There are different design approaches to flywheel technology:

  • Rotary systems control the energy supply and condition it in terms of frequency and waveform stability.
  • Battery-free systems act as a substitute for the battery; additional electronics condition and deliver the energy.

Steel flywheels with mechanical bearings have a wheel speed of 7,000 to 9,000 revolutions per minute (rpm). Flywheels based on active magnetic bearings and composite materials are lighter and faster (30,000 rpm); they're often sold as standalone energy storage systems. They also minimize standby power losses.

Comparing battery and flywheel systems

Flywheels have a number of advantages over battery systems. They're rarely affected by temperature fluctuations, take up less space, are more durable and have lower maintenance requirements. The following table provides a detailed comparison of these two technologies:

 Flywheel Battery UPS 
Maintenance Low  Battery replacements and more frequent capacitor replacements 
Reliability  Very high  High, but battery failures do occur 
Footprint  Small  Larger, due to battery storage racks 
Waste disposa No hazardous materials  Serious issue with lead disposal 
Ride-through time  15 seconds  15 minutes 
Recharge time  Minutes  Hours 

Flywheel systems typically have a higher initial purchase price, but battery UPS systems require assembly and wiring to the UPS panel, which can increase installation costs.

Getting the right fit 

Flywheel UPS systems are recommended for three-phase critical power applications requiring the highest efficiency and reliability—above 100 kVA (kilovolt-ampere) and 480 VAC (voltage).
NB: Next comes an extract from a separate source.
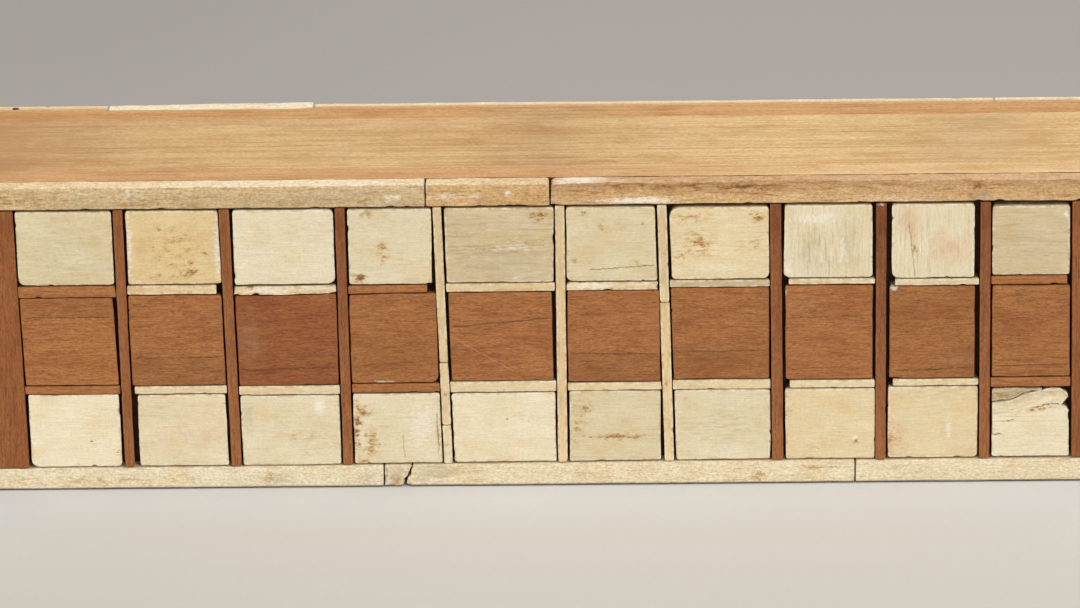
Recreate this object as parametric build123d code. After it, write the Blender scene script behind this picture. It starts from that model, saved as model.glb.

Generally, battery UPS systems are a better fit for:

  • Single-phase 120/208 VAC applications
  • Smaller, three-phase applications
  • Extended run-time operations of five minutes or more, where there's no backup generator available
  • Facilities with backup generators that may not start reliably

Although they may cost more, flywheel systems are rugged, environmentally friendly and expandable—all of which help to lower the total cost of ownership.